▸ Short problem: Write down each entry again, exactly as it reads.

▸ Part of a data file:

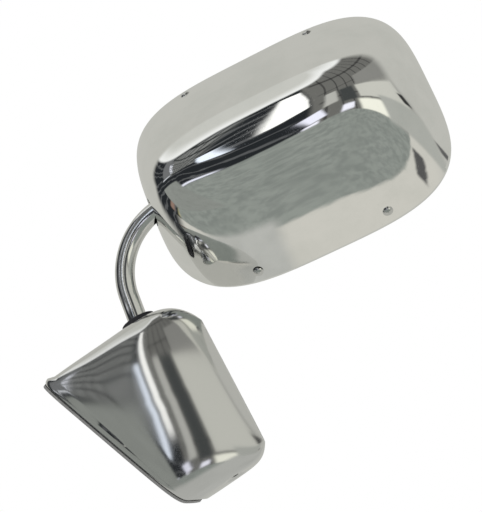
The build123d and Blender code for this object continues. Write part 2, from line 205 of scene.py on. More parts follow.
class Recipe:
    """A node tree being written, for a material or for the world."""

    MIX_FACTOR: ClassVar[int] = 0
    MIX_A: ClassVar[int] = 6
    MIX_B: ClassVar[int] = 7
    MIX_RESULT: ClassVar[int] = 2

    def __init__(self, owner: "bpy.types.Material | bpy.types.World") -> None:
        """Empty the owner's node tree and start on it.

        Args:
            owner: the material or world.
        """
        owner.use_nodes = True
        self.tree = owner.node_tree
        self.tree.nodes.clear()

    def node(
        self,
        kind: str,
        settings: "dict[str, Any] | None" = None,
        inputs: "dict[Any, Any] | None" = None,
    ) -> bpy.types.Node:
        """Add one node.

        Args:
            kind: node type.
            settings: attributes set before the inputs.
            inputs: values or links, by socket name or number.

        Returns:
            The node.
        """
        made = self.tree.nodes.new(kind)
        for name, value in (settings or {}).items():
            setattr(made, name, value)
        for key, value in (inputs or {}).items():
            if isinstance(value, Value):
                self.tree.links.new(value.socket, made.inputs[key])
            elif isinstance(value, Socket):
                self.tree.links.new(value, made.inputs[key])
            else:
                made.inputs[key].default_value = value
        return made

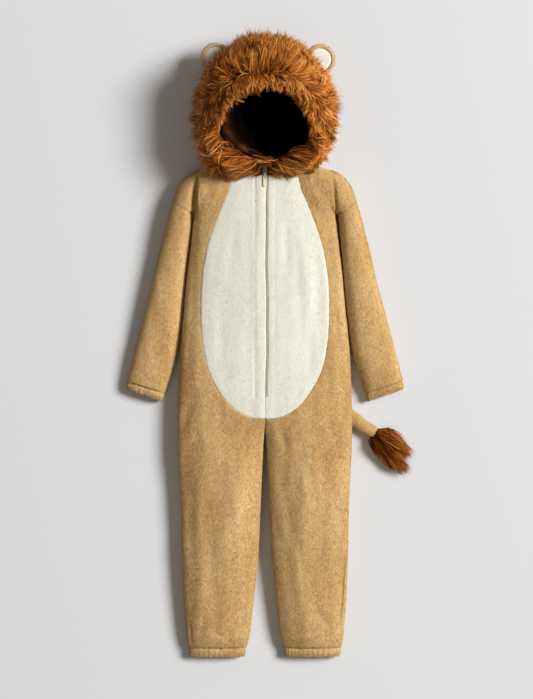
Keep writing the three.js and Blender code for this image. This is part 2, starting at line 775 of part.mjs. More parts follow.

▸ Completed task:
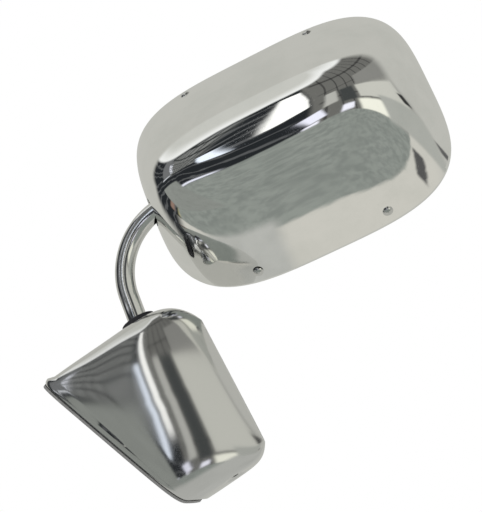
The build123d and Blender code for this object continues. Write part 2, from line 205 of scene.py on. More parts follow.
class Recipe:
    """A node tree being written, for a material or for the world."""

    MIX_FACTOR: ClassVar[int] = 0
    MIX_A: ClassVar[int] = 6
    MIX_B: ClassVar[int] = 7
    MIX_RESULT: ClassVar[int] = 2

    def __init__(self, owner: "bpy.types.Material | bpy.types.World") -> None:
        """Empty the owner's node tree and start on it.

        Args:
            owner: the material or world.
        """
        owner.use_nodes = True
        self.tree = owner.node_tree
        self.tree.nodes.clear()

    def node(
        self,
        kind: str,
        settings: "dict[str, Any] | None" = None,
        inputs: "dict[Any, Any] | None" = None,
    ) -> bpy.types.Node:
        """Add one node.

        Args:
            kind: node type.
            settings: attributes set before the inputs.
            inputs: values or links, by socket name or number.

        Returns:
            The node.
        """
        made = self.tree.nodes.new(kind)
        for name, value in (settings or {}).items():
            setattr(made, name, value)
        for key, value in (inputs or {}).items():
            if isinstance(value, Value):
                self.tree.links.new(value.socket, made.inputs[key])
            elif isinstance(value, Socket):
                self.tree.links.new(value, made.inputs[key])
            else:
                made.inputs[key].default_value = value
        return made

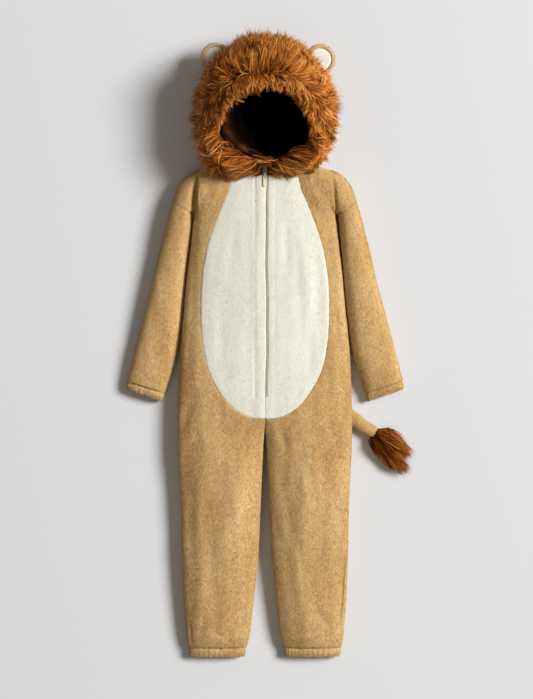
Keep writing the three.js and Blender code for this image. This is part 2, starting at line 775 of part.mjs. More parts follow.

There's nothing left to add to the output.